Bug 181347

Summary: network device (skge and sk98lin drivers) stalls
Product: [Fedora] Fedora Reporter: Alexandre Oliva <oliva>
Component: kernelAssignee: John W. Linville <linville>
Status: CLOSED DUPLICATE QA Contact: Brian Brock <bbrock>
Severity: medium Docs Contact:
Priority: medium    
Version: rawhideCC: davej, oliva, wtogami
Target Milestone: ---   
Target Release: ---   
Hardware: x86_64   
OS: Linux   
Whiteboard:
Fixed In Version: Doc Type: Bug Fix
Doc Text:
Story Points: ---
Clone Of: Environment:
Last Closed: 2006-03-01 15:46:17 UTC Type: ---
Regression: --- Mount Type: ---
Documentation: --- CRM:
Verified Versions: Category: ---
oVirt Team: --- RHEL 7.3 requirements from Atomic Host:
Cloudforms Team: --- Target Upstream Version:
Embargoed:

Description Alexandre Oliva 2006-02-13 16:51:36 UTC
+++ This bug was initially created as a clone of Bug #180063 +++

(Borrowed from Charles Lopes description, but adjusted for my similar hardware)
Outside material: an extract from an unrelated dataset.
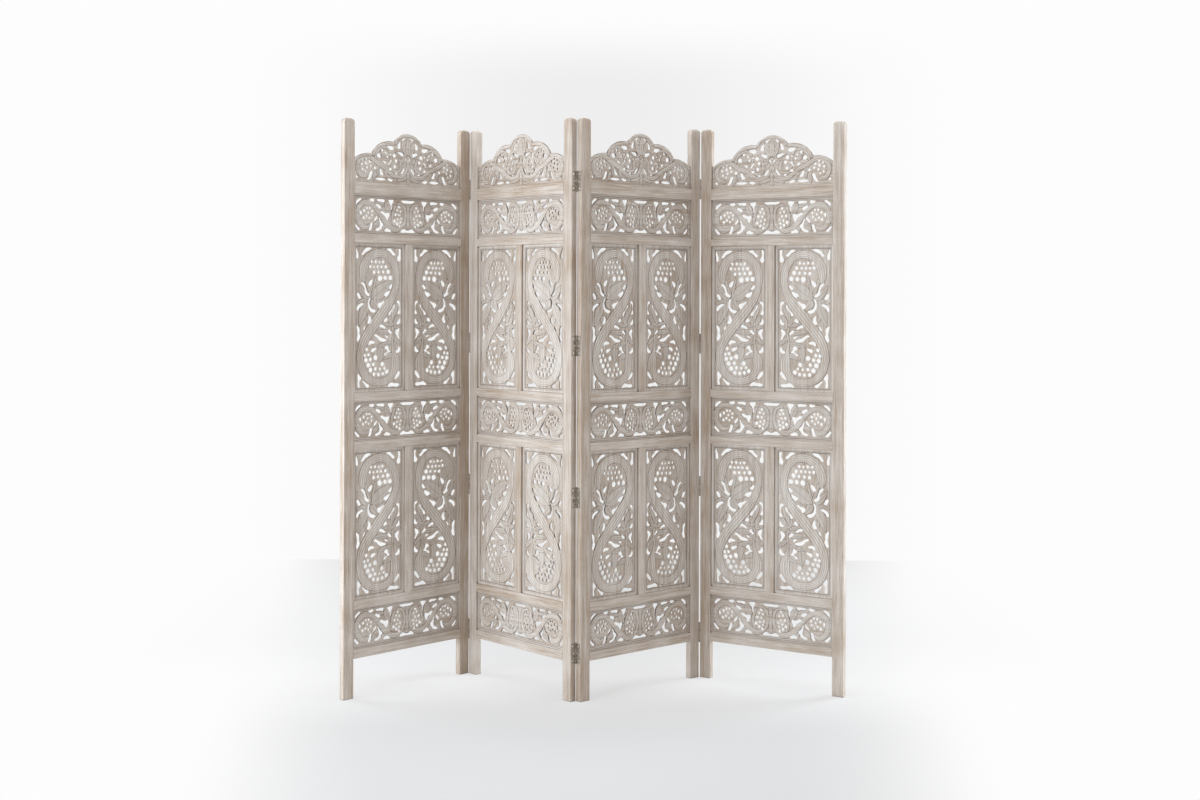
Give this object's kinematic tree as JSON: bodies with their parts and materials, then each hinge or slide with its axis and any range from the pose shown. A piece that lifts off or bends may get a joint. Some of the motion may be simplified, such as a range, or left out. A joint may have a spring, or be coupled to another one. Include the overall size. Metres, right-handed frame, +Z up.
{
  "type": "folding room divider screen",
  "caption": "Folding screen of hinged frame-and-panel wings with pierced vine carvings, scalloped crests and domed posts, standing in a zigzag on the feet of its stiles.",
  "frame": {"origin": "middle of the whole screen's bounding box, on the floor", "axes": "+Z up, +X to the right across the screen as seen from its front, +Y from the front to the back"},
  "size_m": [1.5996, 0.385, 1.829],
  "materials": {
    "frame_wood": "limewashed, wire-brushed, grain showing",
    "carved_wood": "limewashed carving, darker in the cuts",
    "hinge_steel": "zinc plated, dulled",
    "pin_steel": "plain steel",
    "screw_steel": "plain steel, tarnished"
  },
  "bodies": {
    "wing_1": {"wing_1_crest": "carved_wood", "wing_1_hinge_leaves": "hinge_steel", "wing_1_hinge_screws": "screw_steel", "wing_1_left_stile": "frame_wood", "wing_1_lower_band": "carved_wood", "wing_1_lower_left_carving": "carved_wood", "wing_1_lower_right_carving": "carved_wood", "wing_1_middle_band": "carved_wood", "wing_1_muntins": "frame_wood", "wing_1_rails": "frame_wood", "wing_1_right_stile": "frame_wood", "wing_1_upper_band": "carved_wood", "wing_1_upper_left_carving": "carved_wood", "wing_1_upper_right_carving": "carved_wood", "hinge_pins_1_2": "pin_steel"},
    "wing_2": {"wing_2_crest": "carved_wood", "wing_2_hinge_leaves": "hinge_steel", "wing_2_hinge_screws": "screw_steel", "wing_2_left_stile": "frame_wood", "wing_2_lower_band": "carved_wood", "wing_2_lower_left_carving": "carved_wood", "wing_2_lower_right_carving": "carved_wood", "wing_2_middle_band": "carved_wood", "wing_2_muntins": "frame_wood", "wing_2_rails": "frame_wood", "wing_2_right_stile": "frame_wood", "wing_2_upper_band": "carved_wood", "wing_2_upper_left_carving": "carved_wood", "wing_2_upper_right_carving": "carved_wood", "hinge_pins_2_3": "pin_steel"},
    "wing_3": {"wing_3_crest": "carved_wood", "wing_3_hinge_leaves": "hinge_steel", "wing_3_hinge_screws": "screw_steel", "wing_3_left_stile": "frame_wood", "wing_3_lower_band": "carved_wood", "wing_3_lower_left_carving": "carved_wood", "wing_3_lower_right_carving": "carved_wood", "wing_3_middle_band": "carved_wood", "wing_3_muntins": "frame_wood", "wing_3_rails": "frame_wood", "wing_3_right_stile": "frame_wood", "wing_3_upper_band": "carved_wood", "wing_3_upper_left_carving": "carved_wood", "wing_3_upper_right_carving": "carved_wood", "hinge_pins_3_4": "pin_steel"},
    "wing_4": {"wing_4_crest": "carved_wood", "wing_4_hinge_leaves": "hinge_steel", "wing_4_hinge_screws": "screw_steel", "wing_4_left_stile": "frame_wood", "wing_4_lower_band": "carved_wood", "wing_4_lower_left_carving": "carved_wood", "wing_4_lower_right_carving": "carved_wood", "wing_4_middle_band": "carved_wood", "wing_4_muntins": "frame_wood", "wing_4_rails": "frame_wood", "wing_4_right_stile": "frame_wood", "wing_4_upper_band": "carved_wood", "wing_4_upper_left_carving": "carved_wood", "wing_4_upper_right_carving": "carved_wood"}
  },
  "joints": [
    {"name": "fold_1_2", "type": "hinge", "parent": "wing_2", "child": "wing_1", "pos_m": [-0.42385, 0.17732, 0.9], "axis": [0, 0, 1], "range_deg": [-91.3, 88.7]},
    {"name": "fold_2_3", "type": "hinge", "parent": "wing_2", "child": "wing_3", "pos_m": [-0.05722, -0.17591, 0.9], "axis": [0, 0, 1], "range_deg": [-86, 94]},
    {"name": "fold_3_4", "type": "hinge", "parent": "wing_3", "child": "wing_4", "pos_m": [0.35089, 0.13096, 0.9], "axis": [0, 0, 1], "range_deg": [-109.7, 70.3]}
  ]
}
After a certain period of time that can go from a couple of hours to a couple of
days, the device stops receiving and sending packets. There's no oops or any
other kernel message generated. tcpdump of the interface still show local
packets going to this interface, but "ip -s link" show no change in RX or TX.
The only way I have found to restore network connectivity is to unload and
reload the kernel module.
The network device is built-in an Asus A8V Deluxe motherboard. "lspci" gives
this information:
00:0a.0 Ethernet controller: Marvell Technology Group Ltd. 88E8001 Gigabit
Ethernet Controller (rev 13)

Problem happens when using both cores of the Athlon64X2 processor.  Rawhide uses
skge, FC4 uses sk98lin, and both present the same problem.  Booting with
maxcpus=1 appears to work around it, but it's a shame to not be able to use the
second core :-(

Comment 1 John W. Linville 2006-02-20 18:41:20 UTC
Have you tried using the fedora-netdev kernels? 
 
   http://people.redhat.com/linville/kernels/fedora-netdev/ 
 
Please do so, and post the results here...thanks! 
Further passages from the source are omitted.